* Task brief: Write out the listing in full, matching it word for word.

JSON records of objects
>> Start
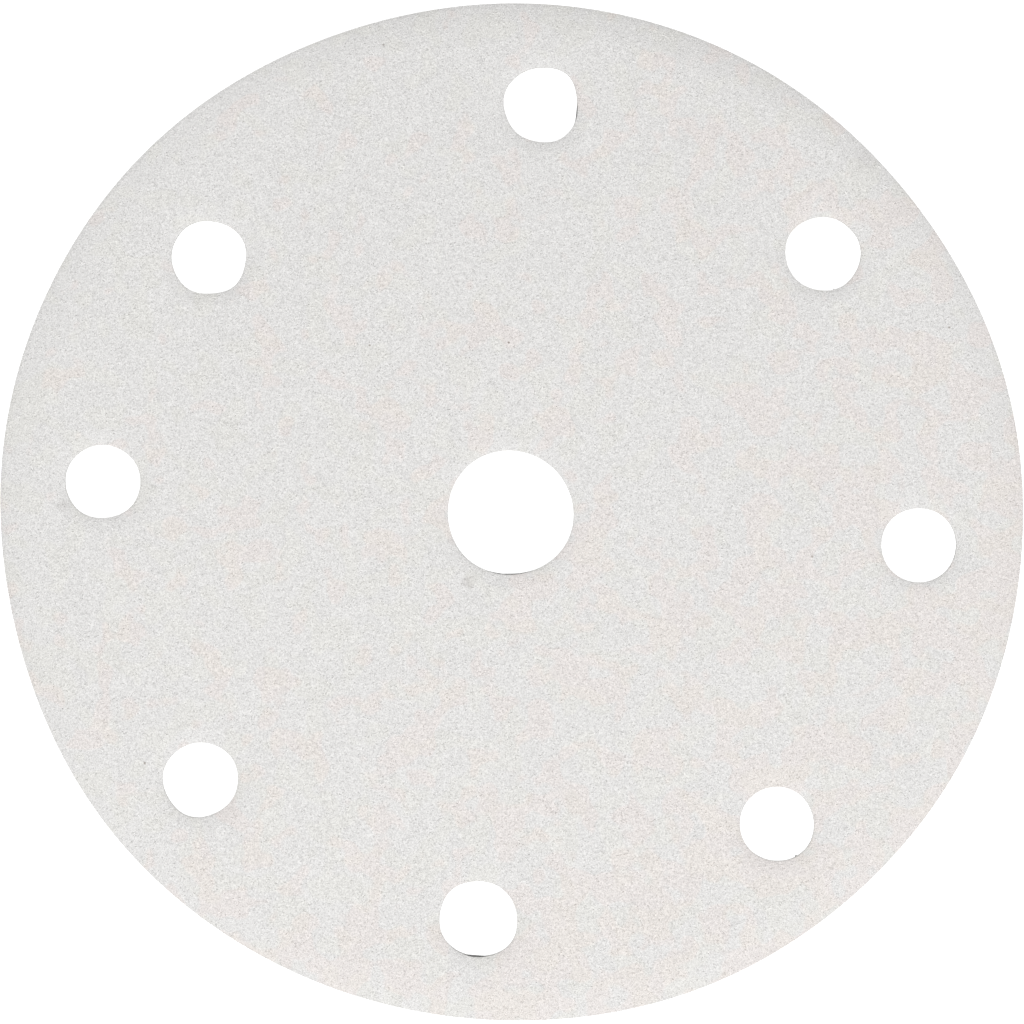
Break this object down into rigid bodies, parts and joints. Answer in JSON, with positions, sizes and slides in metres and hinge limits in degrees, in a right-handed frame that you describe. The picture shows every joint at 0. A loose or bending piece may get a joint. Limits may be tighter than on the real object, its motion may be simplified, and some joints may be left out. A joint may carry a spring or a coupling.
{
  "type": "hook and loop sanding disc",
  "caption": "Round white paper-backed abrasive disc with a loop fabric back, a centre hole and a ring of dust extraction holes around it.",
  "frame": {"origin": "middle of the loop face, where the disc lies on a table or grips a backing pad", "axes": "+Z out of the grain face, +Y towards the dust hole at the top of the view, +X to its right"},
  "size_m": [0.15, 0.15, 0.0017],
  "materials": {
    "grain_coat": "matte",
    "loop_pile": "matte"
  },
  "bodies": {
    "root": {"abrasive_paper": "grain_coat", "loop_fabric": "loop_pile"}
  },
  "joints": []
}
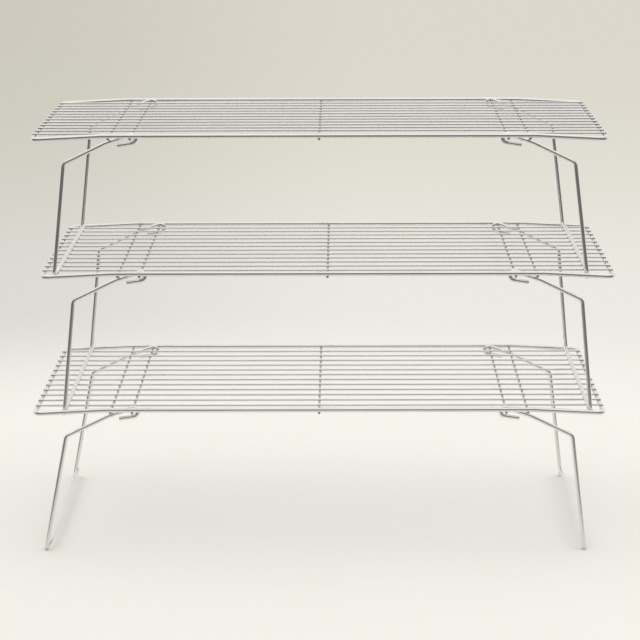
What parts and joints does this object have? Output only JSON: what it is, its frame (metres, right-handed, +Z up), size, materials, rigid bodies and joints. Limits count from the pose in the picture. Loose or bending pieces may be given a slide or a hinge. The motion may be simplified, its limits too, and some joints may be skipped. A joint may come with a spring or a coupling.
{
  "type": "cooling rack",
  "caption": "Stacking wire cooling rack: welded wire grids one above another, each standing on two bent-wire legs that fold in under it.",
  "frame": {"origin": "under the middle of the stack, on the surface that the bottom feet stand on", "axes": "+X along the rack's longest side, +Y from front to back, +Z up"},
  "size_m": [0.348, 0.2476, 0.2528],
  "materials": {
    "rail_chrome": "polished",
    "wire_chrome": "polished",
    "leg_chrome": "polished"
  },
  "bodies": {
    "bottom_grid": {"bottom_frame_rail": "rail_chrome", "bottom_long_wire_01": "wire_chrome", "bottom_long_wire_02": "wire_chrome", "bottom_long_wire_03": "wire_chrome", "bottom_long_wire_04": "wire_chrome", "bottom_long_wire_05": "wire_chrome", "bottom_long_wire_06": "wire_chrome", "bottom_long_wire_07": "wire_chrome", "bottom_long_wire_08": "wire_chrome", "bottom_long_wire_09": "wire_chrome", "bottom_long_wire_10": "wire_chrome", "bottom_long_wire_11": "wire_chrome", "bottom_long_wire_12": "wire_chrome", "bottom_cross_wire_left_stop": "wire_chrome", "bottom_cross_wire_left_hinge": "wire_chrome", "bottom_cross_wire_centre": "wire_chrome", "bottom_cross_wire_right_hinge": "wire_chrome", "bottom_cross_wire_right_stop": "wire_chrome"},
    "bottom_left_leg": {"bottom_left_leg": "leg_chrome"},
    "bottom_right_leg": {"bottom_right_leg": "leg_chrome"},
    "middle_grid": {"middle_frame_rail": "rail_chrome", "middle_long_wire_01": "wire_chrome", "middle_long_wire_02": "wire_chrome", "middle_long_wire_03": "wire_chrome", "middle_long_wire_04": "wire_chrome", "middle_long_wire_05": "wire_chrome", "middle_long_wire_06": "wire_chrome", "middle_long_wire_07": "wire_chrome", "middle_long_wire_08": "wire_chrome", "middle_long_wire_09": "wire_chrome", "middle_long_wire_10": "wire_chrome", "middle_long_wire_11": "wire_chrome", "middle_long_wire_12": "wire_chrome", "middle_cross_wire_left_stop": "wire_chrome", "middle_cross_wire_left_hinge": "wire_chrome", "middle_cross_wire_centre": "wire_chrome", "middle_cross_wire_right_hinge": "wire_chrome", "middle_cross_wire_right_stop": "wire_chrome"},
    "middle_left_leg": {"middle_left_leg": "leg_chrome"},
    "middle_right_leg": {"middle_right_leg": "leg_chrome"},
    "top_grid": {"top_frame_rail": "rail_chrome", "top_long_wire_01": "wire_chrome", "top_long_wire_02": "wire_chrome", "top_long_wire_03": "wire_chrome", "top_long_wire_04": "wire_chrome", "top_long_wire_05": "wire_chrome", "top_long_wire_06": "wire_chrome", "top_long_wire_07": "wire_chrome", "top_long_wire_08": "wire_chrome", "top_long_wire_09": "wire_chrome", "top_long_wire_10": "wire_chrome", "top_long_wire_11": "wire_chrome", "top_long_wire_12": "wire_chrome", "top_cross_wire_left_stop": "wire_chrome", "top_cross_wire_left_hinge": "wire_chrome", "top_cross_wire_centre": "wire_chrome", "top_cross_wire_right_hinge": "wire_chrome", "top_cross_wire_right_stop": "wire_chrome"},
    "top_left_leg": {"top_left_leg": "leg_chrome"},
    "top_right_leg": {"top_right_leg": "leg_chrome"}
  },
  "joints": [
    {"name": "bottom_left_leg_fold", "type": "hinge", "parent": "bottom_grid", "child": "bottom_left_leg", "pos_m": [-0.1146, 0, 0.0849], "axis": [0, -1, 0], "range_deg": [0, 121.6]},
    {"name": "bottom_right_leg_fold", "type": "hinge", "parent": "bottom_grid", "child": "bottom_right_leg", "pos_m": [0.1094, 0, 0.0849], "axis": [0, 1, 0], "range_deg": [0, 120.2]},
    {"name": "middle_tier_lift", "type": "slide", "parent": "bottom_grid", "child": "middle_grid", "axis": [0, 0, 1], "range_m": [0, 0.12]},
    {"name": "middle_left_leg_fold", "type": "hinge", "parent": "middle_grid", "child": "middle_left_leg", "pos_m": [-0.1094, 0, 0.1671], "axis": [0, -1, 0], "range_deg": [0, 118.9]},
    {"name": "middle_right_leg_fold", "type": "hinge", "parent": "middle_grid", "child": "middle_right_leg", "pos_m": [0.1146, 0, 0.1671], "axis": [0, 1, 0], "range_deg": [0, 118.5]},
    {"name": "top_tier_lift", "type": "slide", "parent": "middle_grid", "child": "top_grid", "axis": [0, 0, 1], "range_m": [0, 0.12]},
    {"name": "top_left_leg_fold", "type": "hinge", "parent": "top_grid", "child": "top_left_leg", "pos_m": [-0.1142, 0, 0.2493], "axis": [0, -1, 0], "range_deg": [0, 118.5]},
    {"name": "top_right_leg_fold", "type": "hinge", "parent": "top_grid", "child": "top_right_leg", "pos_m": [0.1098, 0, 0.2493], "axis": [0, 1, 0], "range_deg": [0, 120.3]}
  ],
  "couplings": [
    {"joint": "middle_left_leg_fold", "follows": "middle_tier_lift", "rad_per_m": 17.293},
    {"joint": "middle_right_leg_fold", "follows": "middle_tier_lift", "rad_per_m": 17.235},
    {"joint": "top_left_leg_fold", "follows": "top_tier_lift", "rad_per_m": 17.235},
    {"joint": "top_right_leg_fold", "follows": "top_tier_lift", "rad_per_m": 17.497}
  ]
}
>> End
* Response below:
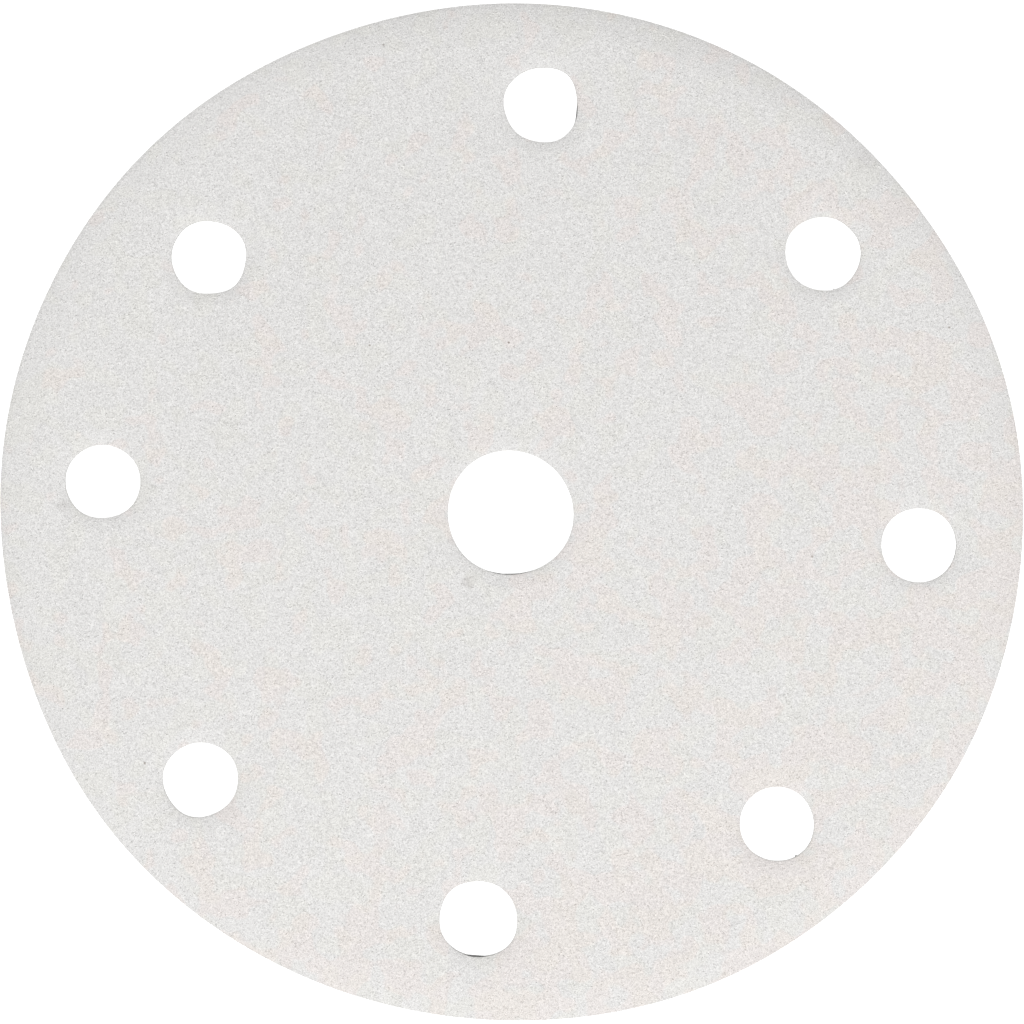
Break this object down into rigid bodies, parts and joints. Answer in JSON, with positions, sizes and slides in metres and hinge limits in degrees, in a right-handed frame that you describe. The picture shows every joint at 0. A loose or bending piece may get a joint. Limits may be tighter than on the real object, its motion may be simplified, and some joints may be left out. A joint may carry a spring or a coupling.
{
  "type": "hook and loop sanding disc",
  "caption": "Round white paper-backed abrasive disc with a loop fabric back, a centre hole and a ring of dust extraction holes around it.",
  "frame": {"origin": "middle of the loop face, where the disc lies on a table or grips a backing pad", "axes": "+Z out of the grain face, +Y towards the dust hole at the top of the view, +X to its right"},
  "size_m": [0.15, 0.15, 0.0017],
  "materials": {
    "grain_coat": "matte",
    "loop_pile": "matte"
  },
  "bodies": {
    "root": {"abrasive_paper": "grain_coat", "loop_fabric": "loop_pile"}
  },
  "joints": []
}
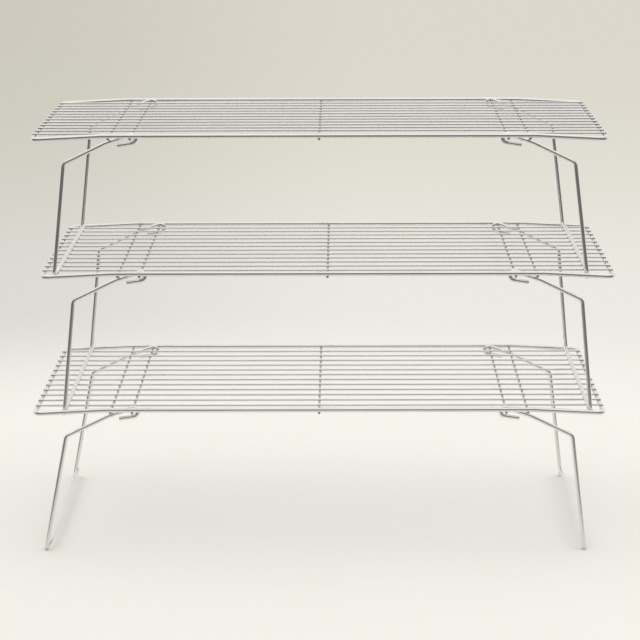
What parts and joints does this object have? Output only JSON: what it is, its frame (metres, right-handed, +Z up), size, materials, rigid bodies and joints. Limits count from the pose in the picture. Loose or bending pieces may be given a slide or a hinge. The motion may be simplified, its limits too, and some joints may be skipped. A joint may come with a spring or a coupling.
{
  "type": "cooling rack",
  "caption": "Stacking wire cooling rack: welded wire grids one above another, each standing on two bent-wire legs that fold in under it.",
  "frame": {"origin": "under the middle of the stack, on the surface that the bottom feet stand on", "axes": "+X along the rack's longest side, +Y from front to back, +Z up"},
  "size_m": [0.348, 0.2476, 0.2528],
  "materials": {
    "rail_chrome": "polished",
    "wire_chrome": "polished",
    "leg_chrome": "polished"
  },
  "bodies": {
    "bottom_grid": {"bottom_frame_rail": "rail_chrome", "bottom_long_wire_01": "wire_chrome", "bottom_long_wire_02": "wire_chrome", "bottom_long_wire_03": "wire_chrome", "bottom_long_wire_04": "wire_chrome", "bottom_long_wire_05": "wire_chrome", "bottom_long_wire_06": "wire_chrome", "bottom_long_wire_07": "wire_chrome", "bottom_long_wire_08": "wire_chrome", "bottom_long_wire_09": "wire_chrome", "bottom_long_wire_10": "wire_chrome", "bottom_long_wire_11": "wire_chrome", "bottom_long_wire_12": "wire_chrome", "bottom_cross_wire_left_stop": "wire_chrome", "bottom_cross_wire_left_hinge": "wire_chrome", "bottom_cross_wire_centre": "wire_chrome", "bottom_cross_wire_right_hinge": "wire_chrome", "bottom_cross_wire_right_stop": "wire_chrome"},
    "bottom_left_leg": {"bottom_left_leg": "leg_chrome"},
    "bottom_right_leg": {"bottom_right_leg": "leg_chrome"},
    "middle_grid": {"middle_frame_rail": "rail_chrome", "middle_long_wire_01": "wire_chrome", "middle_long_wire_02": "wire_chrome", "middle_long_wire_03": "wire_chrome", "middle_long_wire_04": "wire_chrome", "middle_long_wire_05": "wire_chrome", "middle_long_wire_06": "wire_chrome", "middle_long_wire_07": "wire_chrome", "middle_long_wire_08": "wire_chrome", "middle_long_wire_09": "wire_chrome", "middle_long_wire_10": "wire_chrome", "middle_long_wire_11": "wire_chrome", "middle_long_wire_12": "wire_chrome", "middle_cross_wire_left_stop": "wire_chrome", "middle_cross_wire_left_hinge": "wire_chrome", "middle_cross_wire_centre": "wire_chrome", "middle_cross_wire_right_hinge": "wire_chrome", "middle_cross_wire_right_stop": "wire_chrome"},
    "middle_left_leg": {"middle_left_leg": "leg_chrome"},
    "middle_right_leg": {"middle_right_leg": "leg_chrome"},
    "top_grid": {"top_frame_rail": "rail_chrome", "top_long_wire_01": "wire_chrome", "top_long_wire_02": "wire_chrome", "top_long_wire_03": "wire_chrome", "top_long_wire_04": "wire_chrome", "top_long_wire_05": "wire_chrome", "top_long_wire_06": "wire_chrome", "top_long_wire_07": "wire_chrome", "top_long_wire_08": "wire_chrome", "top_long_wire_09": "wire_chrome", "top_long_wire_10": "wire_chrome", "top_long_wire_11": "wire_chrome", "top_long_wire_12": "wire_chrome", "top_cross_wire_left_stop": "wire_chrome", "top_cross_wire_left_hinge": "wire_chrome", "top_cross_wire_centre": "wire_chrome", "top_cross_wire_right_hinge": "wire_chrome", "top_cross_wire_right_stop": "wire_chrome"},
    "top_left_leg": {"top_left_leg": "leg_chrome"},
    "top_right_leg": {"top_right_leg": "leg_chrome"}
  },
  "joints": [
    {"name": "bottom_left_leg_fold", "type": "hinge", "parent": "bottom_grid", "child": "bottom_left_leg", "pos_m": [-0.1146, 0, 0.0849], "axis": [0, -1, 0], "range_deg": [0, 121.6]},
    {"name": "bottom_right_leg_fold", "type": "hinge", "parent": "bottom_grid", "child": "bottom_right_leg", "pos_m": [0.1094, 0, 0.0849], "axis": [0, 1, 0], "range_deg": [0, 120.2]},
    {"name": "middle_tier_lift", "type": "slide", "parent": "bottom_grid", "child": "middle_grid", "axis": [0, 0, 1], "range_m": [0, 0.12]},
    {"name": "middle_left_leg_fold", "type": "hinge", "parent": "middle_grid", "child": "middle_left_leg", "pos_m": [-0.1094, 0, 0.1671], "axis": [0, -1, 0], "range_deg": [0, 118.9]},
    {"name": "middle_right_leg_fold", "type": "hinge", "parent": "middle_grid", "child": "middle_right_leg", "pos_m": [0.1146, 0, 0.1671], "axis": [0, 1, 0], "range_deg": [0, 118.5]},
    {"name": "top_tier_lift", "type": "slide", "parent": "middle_grid", "child": "top_grid", "axis": [0, 0, 1], "range_m": [0, 0.12]},
    {"name": "top_left_leg_fold", "type": "hinge", "parent": "top_grid", "child": "top_left_leg", "pos_m": [-0.1142, 0, 0.2493], "axis": [0, -1, 0], "range_deg": [0, 118.5]},
    {"name": "top_right_leg_fold", "type": "hinge", "parent": "top_grid", "child": "top_right_leg", "pos_m": [0.1098, 0, 0.2493], "axis": [0, 1, 0], "range_deg": [0, 120.3]}
  ],
  "couplings": [
    {"joint": "middle_left_leg_fold", "follows": "middle_tier_lift", "rad_per_m": 17.293},
    {"joint": "middle_right_leg_fold", "follows": "middle_tier_lift", "rad_per_m": 17.235},
    {"joint": "top_left_leg_fold", "follows": "top_tier_lift", "rad_per_m": 17.235},
    {"joint": "top_right_leg_fold", "follows": "top_tier_lift", "rad_per_m": 17.497}
  ]
}